Hi,
Recently, we have sequenced our RNA samples ranging from 70- 200 nt by Illumina Hiseq platform. Here are the details:
Type of seq: Small RNA seq (size 70 - 200 nt)
Seq platform: Illumina Hiseq 2000
Read length: 50, Single end
Conditions: Normal (3 replicates) vs Patient (3 replicates)
Reads:~17 million reads in each replicate
Aim: To identify the 3' end extended sequences (polyAs) in the snoRNAs (unmatured snoRNAs)
Is there any particular pipeline? or Is there any particular tool to find them?.

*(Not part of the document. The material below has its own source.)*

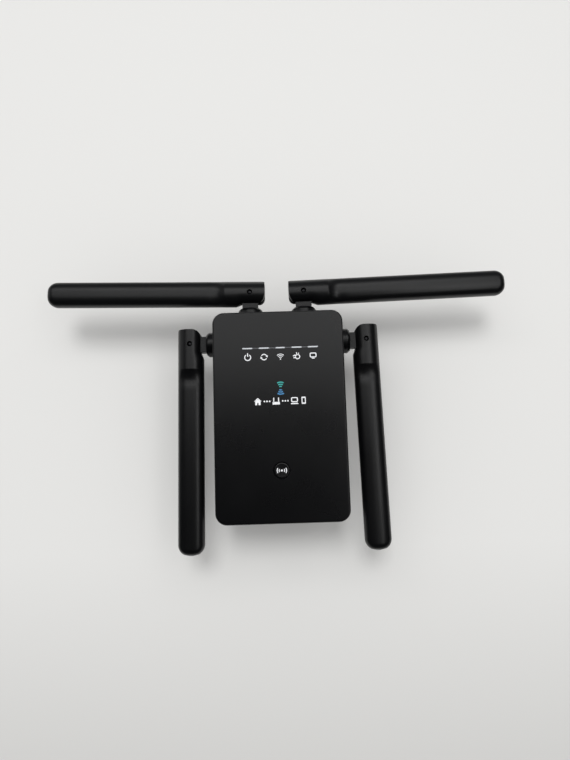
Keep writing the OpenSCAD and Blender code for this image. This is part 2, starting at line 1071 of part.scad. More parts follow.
module antenna_shell(i) {
  slot_r = tongue_w / 2 + slot_gap;
  slot_t = tongue_t / 2 + tongue_rib_h + body_gap;
  color("#232427")
    at_arm(i)
      difference() {
        arm_solid();
        block([-heel_reach - 1, -slot_t, -arm_w], [0, slot_t, slot_r]);
        block([-heel_reach - 1, -slot_t, -arm_w], [slot_r, slot_t, 0]);
        rod_y(slot_r, -slot_t, slot_t);
        rod_y(pin_r + touch_gap, -knuckle_t, knuckle_t);
        translate([slot_r - 1, 0, 0])
          rotate([0, 90, 0])
            cylinder(h = element_from - slot_r + 1 + eps, r = lead_bore_r);
        block(
          [element_from - cavity_gap, -element_t / 2 - cavity_gap, -element_w / 2 - cavity_gap],
          [
            element_from + element_len + cavity_gap,
            element_t / 2 + cavity_gap,
            element_w / 2 + cavity_gap
          ]
        );
      }
}

module hinge_pin(i) {
  color("#9b9ea3")
    at_arm(i)
      rod_y(pin_r, -knuckle_t / 2 + pin_sink, knuckle_t / 2 - pin_sink);
}

module antenna_element(i) {
  color("#2f6b45")
    at_arm(i)
      union() {
        block(
          [element_from, -element_t / 2, -element_w / 2],
          [element_from + element_len, element_t / 2, element_w / 2]
        );
        translate([tongue_w / 2 + 1, 0, 0])
          rotate([0, 90, 0])
            cylinder(h = element_from - tongue_w / 2, r = lead_r);
      }
}

front_cover();
rear_cover();
light_guide();
main_board();
wifi_shield();
thermal_pad();
heat_sink();
status_leds();
pair_switch();
reset_switch();
wan_jack();
lan_jack();
plug_carrier();
plug_blade_left();
plug_blade_right();
blade_contact_left();
blade_contact_right();
power_board();
transformer_core();
transformer_coil();
mains_capacitor();
output_capacitors();
fuse();
rectifier();
choke();
board_link();
case_screws();
board_screws();
power_screws();
rating_label();
antenna_lead(0);  // antenna_lead_top_left
antenna_lead(1);  // antenna_lead_top_right
antenna_lead(2);  // antenna_lead_side_left
antenna_lead(3);  // antenna_lead_side_right
pair_button();
pair_switch_stem();
reset_plunger();
antenna_base(0);  // antenna_base_top_left
antenna_base(1);  // antenna_base_top_right
antenna_base(2);  // antenna_base_side_left
antenna_base(3);  // antenna_base_side_right
retaining_ring(0);  // retaining_ring_top_left
retaining_ring(1);  // retaining_ring_top_right
retaining_ring(2);  // retaining_ring_side_left
retaining_ring(3);  // retaining_ring_side_right
antenna_shell(0);  // antenna_shell_top_left
antenna_shell(1);  // antenna_shell_top_right
antenna_shell(2);  // antenna_shell_side_left
antenna_shell(3);  // antenna_shell_side_right
hinge_pin(0);  // hinge_pin_top_left
hinge_pin(1);  // hinge_pin_top_right
hinge_pin(2);  // hinge_pin_side_left
hinge_pin(3);  // hinge_pin_side_right
antenna_element(0);  // antenna_element_top_left
antenna_element(1);  // antenna_element_top_right
antenna_element(2);  // antenna_element_side_left
antenna_element(3);  // antenna_element_side_right
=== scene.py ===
"""Plug-in wireless range extender: looks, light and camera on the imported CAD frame."""
import json
import math

import bmesh
import bpy
from mathutils import Matrix, Vector
from mathutils.geometry import tessellate_polygon


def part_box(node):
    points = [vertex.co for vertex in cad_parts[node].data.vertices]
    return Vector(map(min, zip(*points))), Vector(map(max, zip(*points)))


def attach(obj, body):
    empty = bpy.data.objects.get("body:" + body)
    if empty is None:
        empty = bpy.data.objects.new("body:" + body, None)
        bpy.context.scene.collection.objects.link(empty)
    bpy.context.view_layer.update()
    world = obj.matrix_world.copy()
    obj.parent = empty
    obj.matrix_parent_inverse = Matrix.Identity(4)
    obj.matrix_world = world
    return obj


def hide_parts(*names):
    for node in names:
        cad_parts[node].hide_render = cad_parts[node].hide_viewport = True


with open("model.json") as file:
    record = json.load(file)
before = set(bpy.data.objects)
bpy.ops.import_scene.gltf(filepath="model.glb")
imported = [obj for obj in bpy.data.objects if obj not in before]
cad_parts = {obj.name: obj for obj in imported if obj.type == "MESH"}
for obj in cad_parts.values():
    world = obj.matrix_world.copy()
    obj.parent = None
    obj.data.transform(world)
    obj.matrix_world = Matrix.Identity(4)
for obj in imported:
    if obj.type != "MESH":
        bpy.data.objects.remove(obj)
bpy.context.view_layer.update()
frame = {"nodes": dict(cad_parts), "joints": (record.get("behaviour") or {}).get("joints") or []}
MM = 0.001
HOUSING = "housing"
ARMS = ("top_left", "top_right", "side_left", "side_right")

# ---------------------------------------------------------------- sizes, in millimetres


def node_box_mm(*names):
    """Lowest and highest corner of the named CAD nodes together, in millimetres."""
    boxes = [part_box(name) for name in names]
    low = [min(b[0][k] for b in boxes) / MM for k in range(3)]
    high = [max(b[1][k] for b in boxes) / MM for k in range(3)]
    return low, high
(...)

Any other suggestions, Please let me know
Sethu
Hopefully others will reply with a premade tool, but I would think the general idea would be to first perform mapping as normal and then take the unmapped reads and split them to allow anchoring. You'd then try to map the anchors. The 3' extension would be the sequence of the remainder of an anchored read that maps on the 3' end. This is sort of how tophat works, though it'd make more sense to simply write a custom pipeline than to modify tophat.

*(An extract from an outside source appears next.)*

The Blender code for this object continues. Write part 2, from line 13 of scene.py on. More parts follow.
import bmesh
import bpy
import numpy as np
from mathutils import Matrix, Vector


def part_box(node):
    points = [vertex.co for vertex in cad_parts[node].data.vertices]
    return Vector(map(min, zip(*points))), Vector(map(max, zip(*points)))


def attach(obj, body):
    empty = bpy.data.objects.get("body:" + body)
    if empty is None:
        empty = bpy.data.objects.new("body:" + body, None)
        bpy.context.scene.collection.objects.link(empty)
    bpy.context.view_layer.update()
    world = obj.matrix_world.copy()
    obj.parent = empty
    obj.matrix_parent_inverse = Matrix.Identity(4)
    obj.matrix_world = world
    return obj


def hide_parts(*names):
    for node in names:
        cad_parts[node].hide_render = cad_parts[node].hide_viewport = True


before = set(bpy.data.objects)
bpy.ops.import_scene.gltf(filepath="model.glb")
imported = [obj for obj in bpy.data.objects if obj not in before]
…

Thank you for your prompt reply,
Can you please explain how to split and anchor them?
Sethu
Whatever program you write/find would take each read and segment it into non-overlapping stretches (of maybe 15-20 bases each). In this context, anchoring would be performed by simply mapping these segments to either the genome or a library of small RNAs (this is probably more efficient).